Hope is far from dead. Only, for the next seven months, it’ll be frozen in carbonite.
Aaron Yarmuth: Well, that was fun…
It’s always a sad ending, unless you win the last game of the tournament, but it’s even more disappointing because this team was better than where it finished.
The worst part, at least for me, as a UofL fan, is it was so much like the loss to Duke in the ACC tournament: Not only was the game winnable, but it felt like the Cards were the better team. In both games UofL had sizable second-half leads, only to watch them erode on a series of mental mistakes and defensive lapses. The worst part — that horrible feeling — isn’t just losing, but losing games UofL was in a position to win.
Sure, everyone likes to credit Michigan being a “hot team.” And, yes, they are. (I mean for god’s sake, they survived a plane crash on their way to winning the Big 10 Conference Tournament.) But Michigan isn’t just hot — they are well-coached, smart, disciplined and have multiple really-good players. It also bears mentioning, the Big 10 was as underrated through out this season as the ACC was overrated.
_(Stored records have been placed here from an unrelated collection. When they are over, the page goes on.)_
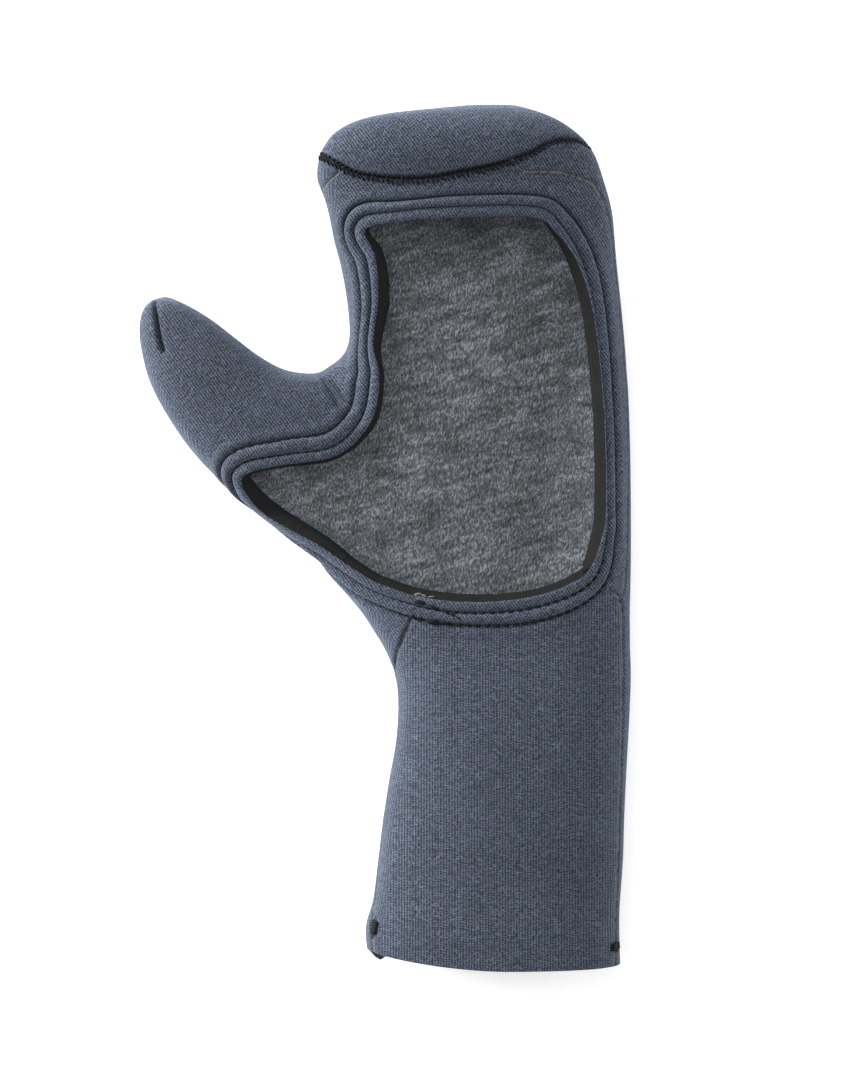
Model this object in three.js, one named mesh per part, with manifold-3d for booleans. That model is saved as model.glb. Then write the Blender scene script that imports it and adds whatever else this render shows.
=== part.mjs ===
import * as THREE from 'three';
import { mergeVertices } from 'three/addons/utils/BufferGeometryUtils.js';
import Module from 'manifold-3d';

const wasm = await Module();
wasm.setup();

// Left-hand open-palm mitten lying on its back: +X to its little-finger side, +Y to the fingertips.
// All sizes are in millimetres.

// Overall sizes
const CUFF_LENGTH = 128;
const CUFF_WIDTH = 92;
const CUFF_DEPTH = 42;
const HAND_LENGTH = 181;
const HAND_WIDTH = 102;
const HAND_DEPTH = 38;
const FINGER_LIFT = 40;
const FINGER_RISE = 15;
const THUMB_SPAN = 76;
const THUMB_HEIGHT = 100;
const THUMB_DEPTH = 32;
const THUMB_TIP_UP = 114;

// Walls, hem, seams and small pieces
const WALL = 3.2;
const LINING = 1.0;
const LINING_MARGIN = 7;
const SEAM_GAP = 0.3;
const HEM_WIDTH = 11;
const HEM_RAISE = 1.0;
const HEM_GROOVE = 1.4;
const GROOVE_FROM_EDGE = 0.42;
const FLOOR_PRESS = 1.6;
const DART_RADIUS = 1.1;
const TIP_CURL = 0.14 * HAND_LENGTH;
const BARTACK_LONG = 4.2;
const BARTACK_SHORT = 2.4;
const TACK_HEIGHT = 0.7;

// How round the sections are: 2 is an ellipse, more is squarer
const BODY_SQUARE = 2.45;
const THUMB_SQUARE = 2.2;

// How many points the curves take
const BODY_SIDES = 30;
const THUMB_SIDES = 18;
const OPENING_POINTS = 54;
const CAP_SEAM_POINTS = 24;
const DART_STEPS = 8;
const DART_SIDES = 4;

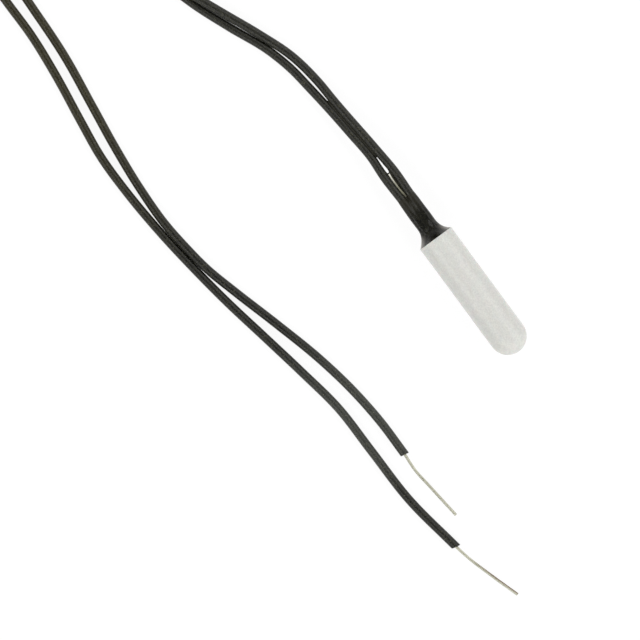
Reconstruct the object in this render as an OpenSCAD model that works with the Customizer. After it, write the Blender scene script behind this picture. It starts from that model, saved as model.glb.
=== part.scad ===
// Thermistor probe: a round-ended plastic cup, potted, with two stiff single wire leads.
// X runs along the cup from its mouth (the origin) to its tip, Z is up, and the
// cup and its leads lie on a level surface half a cup's diameter below the origin.

/* [Housing] */
// Outer diameter of the cup
housing_d = 6.35; // [5.6:0.05:10]
// Length of the cup from its mouth to its tip
housing_len = 23; // [21:0.5:40]
// Wall of the cup
housing_wall = 0.7; // [0.5:0.05:0.9]

/* [Leads] */
// Diameter over the insulation
lead_d = 1.45; // [1.3:0.05:1.6]
// Diameter of the solid conductor
core_d = 0.48; // [0.34:0.02:0.6]
// Space between the two leads where they enter the cup
lead_gap = 0.15; // [0.08:0.01:0.3]
// Shift of the pair of leads from the cup's axis
pair_shift = 0.1; // [-0.25:0.05:0.25]
// Length of insulated lead inside the cup
lead_depth = 6; // [4:0.5:6.5]
// Height that each bare end drops over its length, from the lead's axis
tip_drop = 0.48; // [0:0.02:0.48]

/* [Potting] */
// How far the resin climbs from the rim to the leads
meniscus_rise = 2.8; // [1.5:0.1:5]
// How hollow the climbing surface is: 1 is a straight cone
meniscus_power = 2.4; // [1.2:0.1:3.5]
// Length of the resin coat on the leads outside the cup
coat_len = 8; // [6:0.5:9]
// Thickness of that coat over the insulation
coat_skin = 0.12; // [0.04:0.01:0.15]
// Distance from the mouth to the end of the thin web between the leads
web_reach = 13.1; // [10:0.1:14]
// Thickness of that web
web_t = 0.3; // [0.15:0.05:0.5]
// Bare margin of the rim around the resin's foot
rim_ledge = 0.06; // [0.04:0.01:0.2]

/* [Thermistor] */
// Side of the square ceramic chip
chip_side = 1.2; // [0.8:0.1:1.4]
// Thickness of the chip
chip_t = 0.5; // [0.3:0.05:0.7]
// Thickness of the metal layer on each face of the chip
electrode_t = 0.05; // [0.04:0.01:0.08]
// Bare margin of the chip around that layer
electrode_margin = 0.05; // [0.03:0.01:0.1]
// Diameter of the coated bead
bead_d = 2.4; // [2.2:0.05:2.8]
// Gap between the bead and the inside of the cup's tip
bead_gap = 1.2; // [0.6:0.1:2]
// Diameter of the thermistor's own two leads
element_d = 0.26; // [0.2:0.02:0.3]

/* [Splices] */
// Length of conductor stripped bare inside the cup
strip_in = 3; // [2.4:0.1:3.5]
// Length of the lap between a conductor and a thermistor lead
lap_len = 2; // [1.2:0.1:2.2]
// Solder between two joined wires
solder_film = 0.02; // [0.01:0.005:0.04]
// Solder outside the joined wires
solder_skin = 0.04; // [0.03:0.01:0.06]
// Length of the insulating sleeve
sleeve_len = 5.9; // [5:0.1:7]
// Wall of the sleeve
sleeve_wall = 0.12; // [0.08:0.01:0.15]
// Space between the solder and the sleeve all round
sleeve_fit = 0.08; // [0.06:0.01:0.1]

/* [Hidden] */
$fn = 48;

// How far a cut runs past the face that it opens
cut_over = 1;

// Cup
bore_r = housing_d / 2 - housing_wall;
barrel_len = housing_len - housing_d / 2;

// Leads, which lie on the surface unless a route point lifts them
lead_pitch = lead_d + lead_gap;
lead_y = [pair_shift + lead_pitch / 2, pair_shift - lead_pitch / 2];
lead_sides = 8;
lying_z = lead_d / 2 - housing_d / 2;
mouth_lift = -lying_z;
ring_pitch = 3 * lead_d;
bare_ring_pitch = 1.5;

// Lead a's route from inside the cup to the end of its insulation: x, y, and how far
// the wire is lifted off the surface. It passes over lead b on each side of the turn.
route_a = [
    [lead_depth, lead_y[0], mouth_lift], [-1.5, lead_y[0], mouth_lift], [-8, 0.95, mouth_lift],
    [-13, 1.1, 2.3], [-17.1, 0.83, 2.1], [-28.3, -0.05, 1.02], [-32, -0.24, 0.6],
    [-38, -1.2, 0.3], [-44, -3.38, 0.66], [-50.5, -6.17, 0.85], [-57.5, -9.14, 1.35],
    [-65, -12.39, 1.55], [-73, -14.93, 0.65], [-82, -15.87, 0], [-91, -15.9, 0],
    [-99.5, -14.85, 0], [-109.5, -14.08, 0], [-113, -16.05, 0], [-115.6, -20.5, 0],
    [-115.6, -24.5, 0], [-112.2, -29.55, 0], [-108.7, -31.38, 0], [-98.7, -30.95, 0],
    [-94.2, -31.18, 0.75], [-87.2, -32.53, 1.55], [-80.2, -33.38, 0.75], [-73.2, -33.58, 0],
    [-66.2, -33.58, 0], [-58.2, -34.28, 0], [-50.2, -35.39, 0], [-43.2, -36.24, 0],
    [-36.2, -36.27, 0], [-28.2, -35.79, 0], [-19.2, -34.77, 0], [-12.2, -33.74, 0],
    [-3.7, -32.17, 0], [4.8, -30.62, 0], [12.8, -29.35, 0], [21.8, -29.14, 0],
    [31.8, -28.91, 0], [42.5, -27.31, 0]];

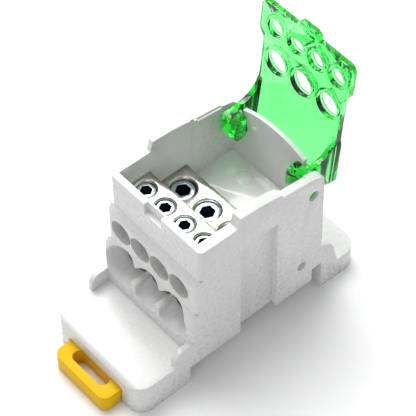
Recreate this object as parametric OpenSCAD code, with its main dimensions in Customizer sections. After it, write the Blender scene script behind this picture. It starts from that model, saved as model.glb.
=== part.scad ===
// One-pole rail-mounted power distribution block.
// X runs across the body, Y from the wire side (-) to the hinge side (+), Z up from the mounting plane.
// X = 0 is the middle wire's axis and Y = 0 is the middle of the mounting rail.

/* [Housing] */
// Thickness of the thin left wall
wall_left = 1.25; // [1:0.05:2]
// Thickness of the right wall, which carries the side recess
wall_right = 2.55; // [2.4:0.05:3.5]
// Thickness of the front wall above the wires
wall_front = 1.65; // [1.4:0.05:2.2]
// Thickness of the rear wall
wall_rear = 1.0; // [0.8:0.1:1.4]
// Height of the body's underside above the feet's soles
rail_seat_z = 5.3; // [5:0.1:6]
// Height of the front rim
rim_z = 42.8; // [42:0.1:43]
// Height of the side walls' crest
crest_z = 45.4; // [44.8:0.1:46.5]
// Height of the side walls at the hinge end
hinge_end_z = 40.6; // [40:0.1:41]
// Radius of the body's upright front corners
corner_r = 1.2; // [0.8:0.1:1.6]
// Height of the floor of the space behind the terminal block
floor_z = 24.5; // [22:0.1:26]
// Depth of the recess in the right side
recess_depth = 1.7; // [1:0.1:1.8]

/* [Feet] */
// Length of the front foot
front_foot_len = 14.8; // [14:0.1:18]
// Height of the front foot, which is the shelf under the wires
shelf_z = 8.9; // [8.6:0.1:9.4]
// Length of the rear foot
rear_foot_len = 11.7; // [10:0.1:16]
// Height of the rear foot's toe
toe_z = 5.9; // [4.5:0.1:7]
// Corner radius of both feet
foot_r = 4; // [2:0.5:6]
// Width of the mounting rail that the feet take
rail_w = 35; // [35:0.1:35.3]

/* [Wires] */
// Spacing of the large clamps
large_pitch = 8.14; // [8.05:0.01:8.25]
// Spacing of the small clamps
small_pitch = 6.35; // [6.2:0.01:6.4]
// Bore for a large wire
large_bore = 7.2; // [6:0.1:7.4]
// Bore for a small wire
small_bore = 5.8; // [5:0.1:5.9]
// Height of the large wires' axes
large_wire_z = 17; // [16.6:0.1:17.4]
// Height of the small wires' axes
small_wire_z = 27.5; // [27:0.1:27.8]
// Radius of the large wire entries at the face
large_entry_r = 5.6; // [5:0.1:5.7]
// Radius of the small wire entries at the face
small_entry_r = 3.14; // [3.05:0.01:3.15]

/* [Terminal block] */
// Height of the front tier, which holds the small screws
front_tier_z = 36.5; // [35.8:0.1:37.5]
// Height of the rear tier, which holds the large screws
rear_tier_z = 30.6; // [30:0.1:31.5]
// Length of the front tier
front_tier_len = 8.15; // [7.8:0.05:8.6]
// Length of the rear tier
rear_tier_len = 10.3; // [9:0.1:11]
// Clearance between the terminal block and its pocket
block_gap = 0.2; // [0.1:0.05:0.3]

/* [Screws] */
// Thread diameter of the large clamp screws
large_screw_d = 6; // [5.5:0.1:6.2]
// Thread diameter of the small clamp screws
small_screw_d = 4.6; // [4:0.1:4.8]
// Width across flats of the large hexagon sockets
large_socket = 3.2; // [2.5:0.1:3.6]
// Width across flats of the small hexagon sockets
small_socket = 2.5; // [2:0.1:2.8]
// Running clearance of a screw in its hole, on the radius
screw_gap = 0.05; // [0.03:0.01:0.08]
// How far the screw heads sit below the tiers
screw_sink = 0.6; // [0.3:0.1:0.9]

/* [Lid] */
// Angle by which the lid stands open
lid_open = 95.8; // [0:0.1:96]
// Thickness of the lid's plate
lid_t = 1.5; // [1:0.1:1.8]
// Reach of the lid from its hinge to its free edge
lid_len = 31.8; // [31.2:0.1:32.2]
// Length of the lid beyond its hinge
lid_tail = 4.5; // [3.8:0.1:5]
// Diameter of the access holes over the large screws
large_access = 6.4; // [6:0.1:7]
// Diameter of the access holes over the small screws
small_access = 4.8; // [4.4:0.1:5.2]
// Diameter of the hinge pins
pin_d = 2.7; // [2.2:0.1:3]
// Running clearance of the hinge pins, on the radius
pin_gap = 0.06; // [0.03:0.01:0.1]
// Depth of the latch hook below the lid
hook_drop = 3; // [2.4:0.1:3.2]

/* [Rail clip] */
// Width of the rail clip
clip_w = 17.5; // [16:0.1:19]
// Thickness of the rail clip
clip_t = 4.5; // [4:0.1:4.6]
// How far the clip's grip stands out of the foot
clip_out = 5; // [4:0.1:7]
// Length of the grip's finger slot
clip_slot_len = 11.2; // [8:0.1:12]
// Width of the grip's finger slot
clip_slot_w = 3.2; // [2.2:0.1:3.4]
// Sliding clearance round the clip
clip_gap = 0.3; // [0.15:0.05:0.35]

/* [Hidden] */
eps = 0.01;
$fn = 48;

// Body across: the clamps' middle is X = 0, and the right wall is the thicker one.
cavity_hw = 12.85;
left_x = -cavity_hw - wall_left;
right_x = cavity_hw + wall_right;
body_w = right_x - left_x;
foot_mid_x = (left_x + right_x) / 2;

// Body along: the front face comes forward in two steps on its way down.
front_foot_rear_y = -19;
rear_foot_front_y = 20.1;
face_low_y = -18.6;
face_mid_y = -16.9;
face_top_y = -15.5;
rear_y = 19.8;
upper_step_z = [31.3, 33];
lower_step_z = [20, 22.5];
entry_rise = 0.65;
fin_z = 16.2;
fin_t = 1.4;
cavity_front_y = face_top_y + wall_front;
cavity_rear_y = rear_y - wall_rear;

// Terminal block.
block_front_y = cavity_front_y + block_gap;
tier_y = block_front_y + front_tier_len;
block_rear_y = tier_y + rear_tier_len;
block_hw = cavity_hw - block_gap;
block_bottom_z = large_wire_z - large_bore / 2 - 1.4;
small_screw_y = tier_y - front_tier_len / 2 + 0.2;
large_screw_y = tier_y + rear_tier_len / 2 + 0.15;
small_x = [for (i = [-1.5:1.5]) i * small_pitch];
large_x = [for (i = [-1:1]) i * large_pitch];

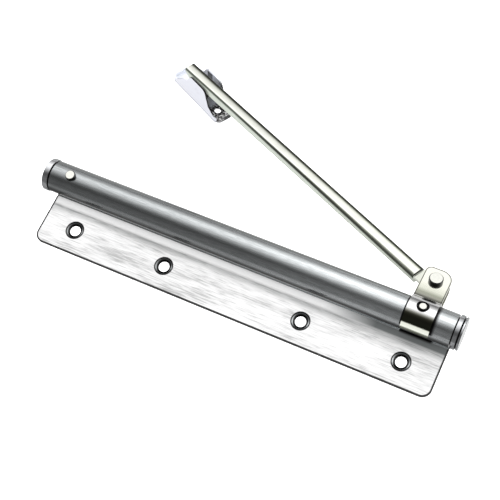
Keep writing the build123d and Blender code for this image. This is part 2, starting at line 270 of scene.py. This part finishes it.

But Michigan played its game, and played it better than UofL. For example, Michigan seemingly never contested a defensive rebound. If they missed a shot, they were content to give up the rebound and make sure they got back on defense, which in turn, prevented UofL from getting out in transition and finding easy fast-break opportunities.
Similarly, UofL was (justifiably) so determined to defend Michigan from three-pointers, Michigan took advantage of the space that created in the lane. With more attention on the three-point line, Louisville’s defense had less supporting help in the middle, and Michigan exploited it.
In the end, UofL might beat Michigan seven-or eight-out-of-ten times. But that’s not the NCAA tournament.
The Cards will be really good next year. Personally, I hope UofL never plays in Indianapolis again. Sure, it was the regional that UofL rolled through on their way to their 2013 championship, but even then Indy didn’t even let the Cards leave with one of Kevin Ware’s legs. Maybe a low-one seed takes them out West for the first few rounds… then on to San Antonio for the Final Four.